The Piazza di Spagna, Italian for the Spanish Square, is found at the bottom of what are known as the Spanish Steps. Though I didn’t know when I visited it, it is actually one of the most famous squares to visit in the city. It is given its name since it is bordered by the Palazzo di Spagna, inside which the Spanish Embassy is found and in the centre of the square, is the Fontana della Barcaccia, a fountain which strangely is in English called the Fountain of the Ugly Boat. This makes more sense up close, since it is in the shape of a boat that is half sunk, with water overflowing from it. Also found on one edge of the square is the old house of the famous poet John Keats.

The Piazza Navona is found nearby, and is built on the old cite of a Roman stadium. It is one of the largest squares in the capital and also one of the most beautiful. Featuring 3 large fountains it offers a magnificent display of traditional Baroque Roman architecture. The central of these fountains is the largest and most famous, called the Fontana dei Quattro Fiumi or Fountain of the Four Rivers, which features an Egyptian obelisk surrounded by various figures. This was one of the first sites I saw in the capital that really made me feel like I was in Rome, because it had the typical over-grand white stone styling that I had been expecting and really wanted to see.

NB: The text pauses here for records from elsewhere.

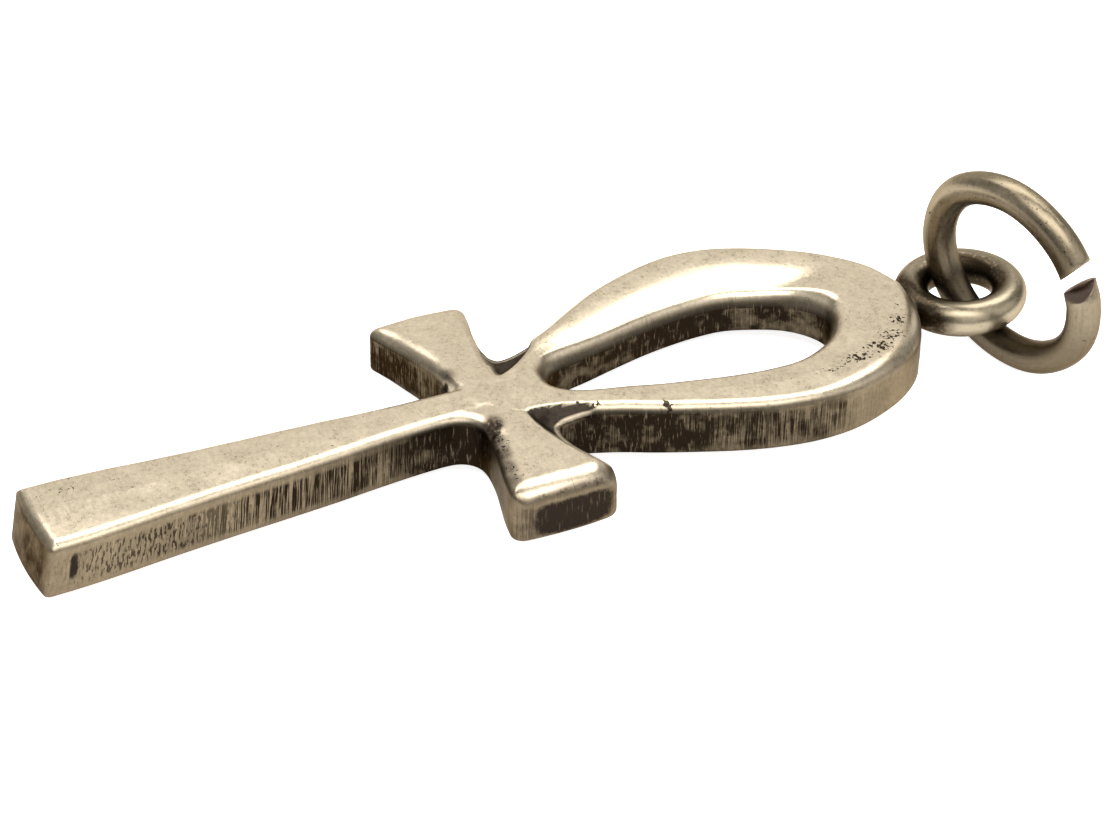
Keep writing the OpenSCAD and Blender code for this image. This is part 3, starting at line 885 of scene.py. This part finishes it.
def snip(points, run):
    """Cuts the slanting flat that the cutters left on the lower end. Gives the points on it."""
    turn = radians(CUT_TURN)
    away = np.array([cos(turn), sin(turn), 0])
    onward = np.array([-sin(turn), cos(turn), 0])
    end = JUMP_R * away - CUT_MIDDLE / 2 * onward
    slant = FLAT_ALONG * onward + FLAT_OUT * away + np.array([0, 0, FLAT_FRONT])
    slant /= np.linalg.norm(slant)
    over = (points - end - np.array([0, 0, FLAT_DEPTH])) @ slant
    snipped = (over > 0) & (run > 0.5)
    points[snipped] -= over[snipped, None] * slant
    return snipped


def make_jump_ring(material):
    """The open jump ring, with slanted cut ends."""
    sections = wire_sections()
    count, across = len(sections), len(WIRE_TURNS)
    points = np.vstack(sections)
    rings = np.arange(len(points)).reshape(count, across)
    faces = turned_over(joined_up(rings)) + end_caps(rings)
    run, turns = np.repeat(np.linspace(0, 1, count), across), np.tile(WIRE_TURNS, count)
    cut = np.zeros(len(points))
    cut[:2 * across] = 1
    cut[-2 * across:] = 1
    cut[snip(points, run)] = 1
    # Wire that was bent by hand isn't quite round
    wobble = 1 + 0.004 * np.sin(run * 23 + 1) + 0.003 * np.sin(run * 51)
    points[:, :2] *= wobble[:, None]
    out, up, front = jump_axes()
    centre = jump_centre(out, up)
    points = centre + points[:, :1] * out + points[:, 1:2] * up + points[:, 2:] * front
    marks = {
        "cut": cut,
        "wire_place": np.column_stack([run * JUMP_R * 6, turns * JUMP_WIRE / 2, cut]),
        # Darker inner side, painted shade low down and a painted dark reflection in the streak
        "inside": wire_shade(points, run, turns),
        "flat_place": points,
    }
    return mesh_piece("jump_wire", points, faces, marks, "jump_ring", material)


def wire_shade(points, run, turns):
    """Darkening inside the jump ring, painted shade low down on it, and a painted dark reflection in
    the streak.
    """
    inside = np.clip(-np.cos(turns) * 1.6 - 0.2, 0, 1) * 0.8
    # Painted shade, darker towards the bottom
    shade_below = rising(5.2 - points[:, 2], 0, 3.5) * 0.95
    # Painted dark reflection near the upper cut end
    streak = np.clip(np.cos(turns - STREAK_SIDE) * 2 - 1, 0, 1)
    streak *= 1.4 * np.exp(-((run - 0.03) / STREAK_RUN) ** 2)
    return np.maximum(np.maximum(inside, shade_below), streak)


class Nodes:
    """Adds shader nodes to a tree. Their inputs are other nodes' sockets or plain values."""

    def __init__(self, tree):
        self.tree = tree

    def join(self, source, socket):
        self.tree.links.new(source, socket)

    def put(self, kind, links, **settings):
        """Adds a node, fills its inputs by name or number, and gives its outputs."""
        node = self.tree.nodes.new("ShaderNode" + kind)
        for key, value in settings.items():
            setattr(node, key, value)
        for socket, source in links.items():
            if isinstance(source, bpy.types.NodeSocket):
                self.join(source, node.inputs[socket])
            else:
                node.inputs[socket].default_value = source
        return node.outputs

    def effect(self, group, links):
        return self.put("Group", links, node_tree=group)

    def math(self, op, a, b, clamp=False):
        return self.put("Math", {0: a, 1: b}, operation=op, use_clamp=clamp)[0]

    def plus(self, a, b):
        return self.math("ADD", a, b)

    def less(self, a, b):
        return self.math("SUBTRACT", a, b)

    def times(self, a, b, clamp=False):
        return self.math("MULTIPLY", a, b, clamp)

    def most(self, a, b, clamp=False):
        return self.math("MAXIMUM", a, b, clamp)

    def band(self, value, low, high):
        """0 below low, 1 above high, smooth between."""
        links = {"Value": value, "From Min": low, "From Max": high}
        return self.put("MapRange", links, interpolation_type="SMOOTHSTEP")["Result"]

    def blended(self, share, a, b):
        return self.put("Mix", {0: share, 6: a, 7: b}, data_type="RGBA")[2]

    def stretched(self, vector, scale, turn=(0, 0, 0)):
        return self.put("Mapping", {"Vector": vector, "Scale": scale, "Rotation": turn})[0]

    def cloud(self, vector, scale=1.0, detail=3.0, rough=0.5):
        links = {"Vector": vector, "Scale": scale, "Detail": detail, "Roughness": rough}
        return self.put("TexNoise", links)[0]

    def painted(self, mark, output="Fac"):
        return self.put("Attribute", {}, attribute_name=mark)[output]


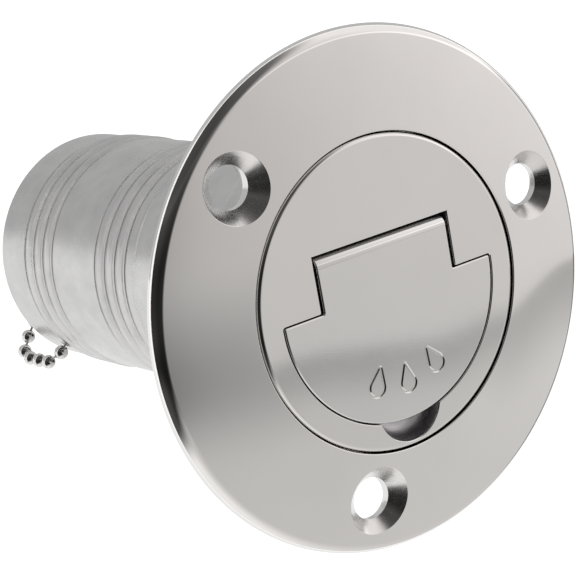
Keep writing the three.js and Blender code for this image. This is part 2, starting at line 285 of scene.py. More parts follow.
def stack(name, outline, layers):
    """A solid of a counter-clockwise outline, offset at each height: layers are (offset, z) upwards."""
    n = len(outline)
    verts, faces = [], []
    for d, z in layers:
        o = offset(outline, d)
        verts.extend((x, y, z) for x, y in o)
    for i in range(len(layers) - 1):
        for j in range(n):
            k = (j + 1) % n
            faces.append((i * n + j, i * n + k, (i + 1) * n + k, (i + 1) * n + j))
    faces.append(tuple(range(n - 1, -1, -1)))
    faces.append(tuple(range((len(layers) - 1) * n, len(layers) * n)))
    return new_object(name, verts, faces)


def fillet(a, p, b, r, n):
    """Points that round the corner p of the path a, p, b."""
    a, p, b = map(lambda q: np.array(q, float), (a, p, b))
    u = (a - p) / np.linalg.norm(a - p)
    v = (b - p) / np.linalg.norm(b - p)
    half = math.acos(np.clip(u @ v, -1, 1)) / 2
    dist = r / math.tan(half)
    c = p + (u + v) / np.linalg.norm(u + v) * (r / math.sin(half))
    p0, p1 = p + u * dist - c, p + v * dist - c
    a0, a1 = math.atan2(p0[1], p0[0]), math.atan2(p1[1], p1[0])
    da = (a1 - a0 + math.pi) % (2 * math.pi) - math.pi
    return [c + r * np.array([math.cos(a0 + da * i / n), math.sin(a0 + da * i / n)]) for i in range(n + 1)]


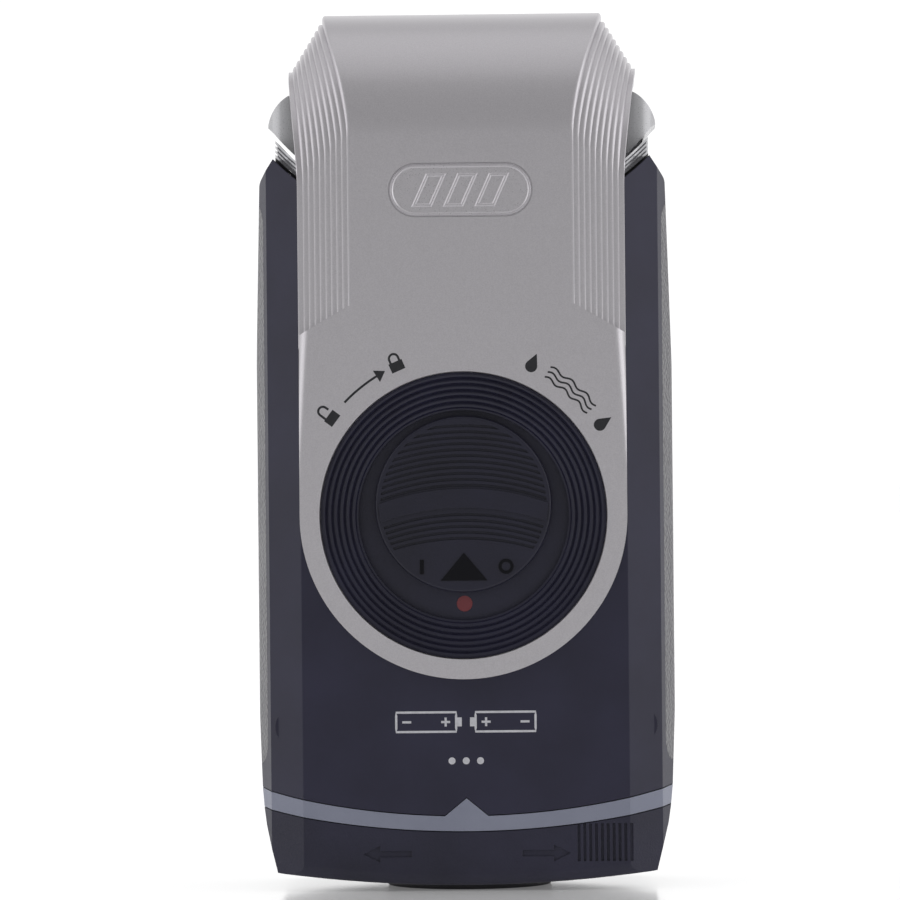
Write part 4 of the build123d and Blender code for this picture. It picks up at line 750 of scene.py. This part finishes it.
def waterDrop(mesh, degrees):
    # a round bottom drawn out to a point
    size = ink["dropSize"]
    outline = arcPoints((0, -size * ink["dropLow"]), size * ink["dropRound"], -205, 25, 18)
    outline.append((0, size * ink["dropTip"]))
    inkPatch(mesh, onHoodArc(outline, degrees), hoodInk())


def waterWaves(mesh):
    steps, first, last = ink["waveSteps"], ink["wavesFrom"], ink["wavesTo"]
    for level in (-1, 0, 1):
        points = []
        for index in range(steps + 1):
            share = index / steps
            angle = math.radians(first + (last - first) * share)
            wave = ink["waveHeight"] * math.sin(share * ink["waveCount"] * 2 * math.pi)
            reach = ink["hoodRadius"] + level * ink["wavePitch"] + wave
            points.append((reach * math.sin(angle), hood["pivotZ"] + reach * math.cos(angle)))
        inkPath(mesh, points, ink["waveStroke"], hoodInk())


def splitOutline(corners, pieces):
    # more points along straight sides, so that the line keeps its width at the corners
    points = []
    for first, second in zip(corners, corners[1:] + corners[:1]):
        for step in range(pieces):
            share = step / pieces
            across, up = second[0] - first[0], second[1] - first[1]
            points.append((first[0] + across * share, first[1] + up * share))
    return points


def batterySign(mesh, flip, front):
    # a cell seen from the side, with its plus end towards the middle
    z, x, stroke = ink["frontRowZ"], -flip * ink["cellX"], ink["frontStroke"]
    half, height, pole = ink["cellHalf"], ink["cellHeight"], ink["poleHalf"]
    can = [(x - half, z - height), (x + half, z - height), (x + half, z + height), (x - half, z + height)]
    inkPath(mesh, splitOutline(can, ink["sideSplit"]), stroke, front, closed=True)
    end = x + flip * (half + ink["nubGap"])
    tip = end + flip * ink["nub"]
    inkPatch(mesh, [(end, z - pole), (tip, z - pole), (tip, z + pole), (end, z + pole)], front)
    plus, minus = x + flip * ink["poleX"], x - flip * ink["poleX"]
    for middle in (plus, minus):
        inkPath(mesh, [(middle - pole, z), (middle + pole, z)], stroke, front)
    inkPath(mesh, [(plus, z + ink["poleGap"]), (plus, z + pole)], stroke, front)
    inkPath(mesh, [(plus, z - pole), (plus, z - ink["poleGap"])], stroke, front)


def printHoodSigns():
    mesh = bmesh.new()
    padlock(mesh, ink["openLock"], ink["bowRise"])
    turnArrow(mesh)
    padlock(mesh, ink["closedLock"], 0.0)
    waterDrop(mesh, ink["firstDrop"])
    waterWaves(mesh)
    waterDrop(mesh, ink["lastDrop"])
    signs = closedObject("hoodSigns", mesh)
    signs.data.materials.append(inkFinish("inkBlack", ink["black"]))
    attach(signs, "hood")


def printFrontSigns():
    mesh = bmesh.new()
    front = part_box("front_housing")[0].y - ink["thickness"]
    for flip in (1, -1):
        batterySign(mesh, flip, front)
    sides = ink["dotSides"]
    for side in (-1, 0, 1):
        centre = (side * ink["dotPitch"], ink["secondRowZ"])
        dot = arcPoints(centre, ink["dotRadius"], 0, 360 * (sides - 1) / sides, sides - 1)
        inkPatch(mesh, dot, front)
    signs = closedObject("frontSigns", mesh)
    signs.data.materials.append(inkFinish("inkPale", ink["pale"]))
    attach(signs, "body")


printHoodSigns()
printFrontSigns()
print("printed signs done")

# camera at the front, a long lens from about arm's length
shot = {
    "distance": 0.8, "aimX": -0.0021, "aimZ": 0.0589, "turn": 1.5, "lens": 236.0, "roll": 0.55,
    "sensor": 36, "nearest": 0.01,
}


def setCamera():
    data = bpy.data.cameras.new("camera")
    data.lens = shot["lens"]
    data.sensor_width = shot["sensor"]
    data.clip_start = shot["nearest"]
    camera = bpy.data.objects.new("camera", data)
    bpy.context.scene.collection.objects.link(camera)
    turn = math.radians(shot["turn"])
    aim = Vector((shot["aimX"], 0.0, shot["aimZ"]))
    camera.location = aim + Vector((math.sin(turn), -math.cos(turn), 0)) * shot["distance"]
    camera.rotation_euler = (math.radians(90), math.radians(shot["roll"]), turn)
    bpy.context.scene.camera = camera


setCamera()

# studio: white behind, greyer in front, so that dark plastic stays dark
studio = {
    "ramp": [(0.0, 0.32), (0.3, 0.37), (0.5, 0.50), (0.8, 0.55), (0.93, 0.95), (0.985, 1.08)],
    "sideGlow": 1.7, "sideGlowFrom": 0.55, "boxX": 1.1, "boxY": -0.35, "boxZ": 0.4, "aimZ": 0.06,
    "sideWidth": 1.0, "sideHeight": 1.2, "sideRight": 3.2, "sideLeft": 2.4,
    "topPlace": (0.0, -0.1, 1.2), "topAim": (0, -0.05, 0), "topWidth": 1.6, "topDepth": 1.2, "top": 1.6,
    "floorColour": (0.97, 0.97, 0.975), "floorRoughness": 0.12, "floorGlow": 0.12,
    "floorHalf": 6, "floorFront": -3, "floorBack": 9, "floorCloud": 6, "floorVary": 0.01,
}


def setWorld():
    # light from all round: its level follows how far behind the shaver it comes from
    world = bpy.data.worlds.new("studio")
    bpy.context.scene.world = world
    world.use_nodes = True
    tree = world.node_tree
    background = tree.nodes["Background"]
    direction = tree.nodes.new("ShaderNodeTexCoord")
    parts = tree.nodes.new("ShaderNodeSeparateXYZ")
    tree.links.new(direction.outputs["Generated"], parts.inputs["Vector"])
    fall = tree.nodes.new("ShaderNodeValToRGB")
    stops = fall.color_ramp.elements
    stops[0].position, stops[1].position = studio["ramp"][0][0], studio["ramp"][-1][0]
    for place, level in studio["ramp"][1:-1]:
        stops.new(place)
    for stop, (place, level) in zip(stops, studio["ramp"]):
        stop.color = (level, level, level, 1)
    depth = tree.nodes.new("ShaderNodeMapRange")
    depth.inputs["From Min"].default_value = -1.0
    tree.links.new(parts.outputs["Y"], depth.inputs["Value"])
    tree.links.new(depth.outputs["Result"], fall.inputs["Fac"])
    sideways = tree.nodes.new("ShaderNodeMath")
    sideways.operation = "ABSOLUTE"
    tree.links.new(parts.outputs["X"], sideways.inputs[0])
    glow = tree.nodes.new("ShaderNodeMapRange")
    glow.interpolation_type = "SMOOTHSTEP"
    glow.inputs["From Min"].default_value = studio["sideGlowFrom"]
    glow.inputs["To Min"].default_value = 1.0
    glow.inputs["To Max"].default_value = studio["sideGlow"]
    tree.links.new(sideways.outputs[0], glow.inputs["Value"])
    tree.links.new(fall.outputs["Color"], background.inputs["Color"])
    tree.links.new(glow.outputs["Result"], background.inputs["Strength"])


def softbox(name, place, target, width, height, power):
    data = bpy.data.lights.new(name, "AREA")
    data.shape = "RECTANGLE"
    data.size = width
    data.size_y = height
    data.energy = power
    lamp = bpy.data.objects.new(name, data)
    bpy.context.scene.collection.objects.link(lamp)
    lamp.location = place
    lamp.rotation_euler = (Vector(target) - Vector(place)).to_track_quat("-Z", "Y").to_euler()


def hangSoftboxes():
    for name, side in (("softboxRight", 1), ("softboxLeft", -1)):
        place = (side * studio["boxX"], studio["boxY"], studio["boxZ"])
        power = studio["sideRight"] if side > 0 else studio["sideLeft"]
        softbox(name, place, (0, 0, studio["aimZ"]), studio["sideWidth"], studio["sideHeight"], power)
    size = studio["topWidth"], studio["topDepth"]
    softbox("softboxTop", studio["topPlace"], studio["topAim"], *size, studio["top"])


def makeFloor():
    # a large pale acrylic sheet, faintly lit from below, that mirrors the foot of the shaver
    mesh = bmesh.new()
    half, front, back = studio["floorHalf"], studio["floorFront"], studio["floorBack"]
    corners = [(-half, front), (half, front), (half, back), (-half, back)]
    mesh.faces.new([mesh.verts.new((x, y, 0.0)) for x, y in corners])
    floor = meshObject("studioFloor", mesh)
    material, tree, shader, place = startMaterial("studioSheet")
    cloud = noise(tree, place, studio["floorCloud"], 2)
    pale = studio["floorColour"]
    shade = blendColours(tree, cloud, [c - studio["floorVary"] for c in pale], pale)
    tree.links.new(shade, shader.inputs["Base Color"])
    shader.inputs["Roughness"].default_value = studio["floorRoughness"]
    shader.inputs["Emission Color"].default_value = (1, 1, 1, 1)
    shader.inputs["Emission Strength"].default_value = studio["floorGlow"]
    floor.data.materials.append(material)


bpy.context.scene.view_settings.view_transform = "Standard"
setWorld()
hangSoftboxes()
makeFloor()
print("studio ready")
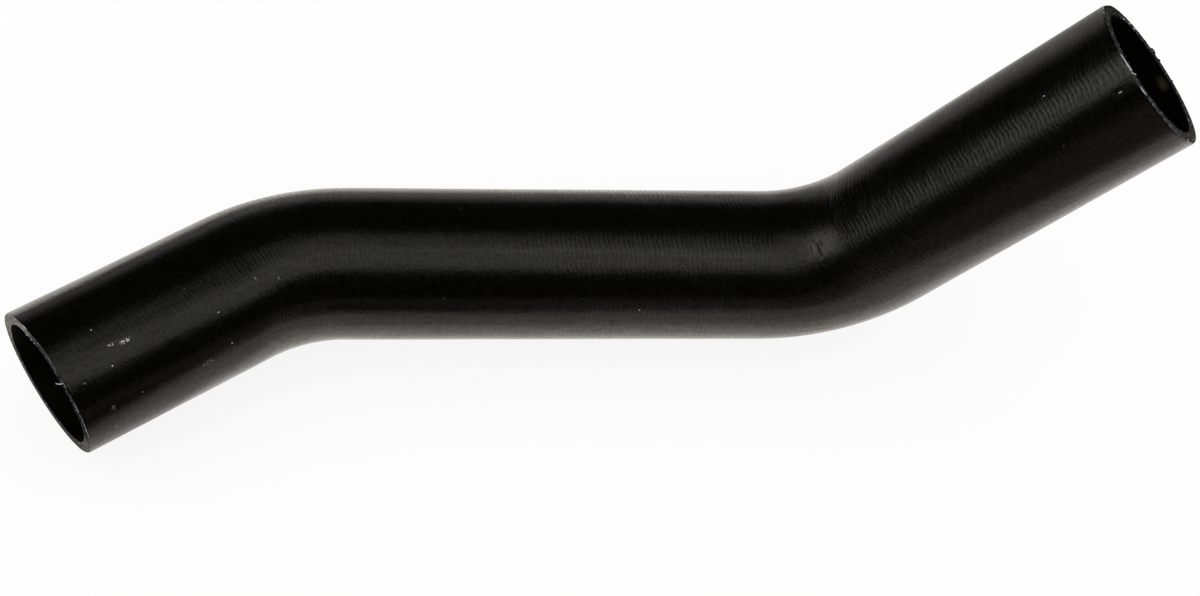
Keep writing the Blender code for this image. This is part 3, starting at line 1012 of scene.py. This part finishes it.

Finally, a monument that stands out from the crowd of buildings in the centre of the city is the Tomb of the Unknown Soldier, a large white building, with two Italian soldiers, or Fanti, standing on either side of the central section, at the top of a grand flight of stairs. This monument contains the remains of an unknown soldier from World War I and is meant to commemorate the lives of all of the unidentifiable soldiers who lost their lives during the war, as well as to signify the importance of every single soldier who contributed to the war. Though this building may not have had the tourism value of somewhere like the Coliseum or the Pantheon, objectively I felt it was one of the prettiest buildings I saw during my time in Italy and it left a bigger impression on me than many others when I returned home.

There was something so intriguing about learning more about the culture of the city through these sites and about spending time away from the crowds of tourists which seem to be everywhere in the summer months and the natural and unspoilt beauty of these areas had a very different kind of impact to the more popular tourist destinations.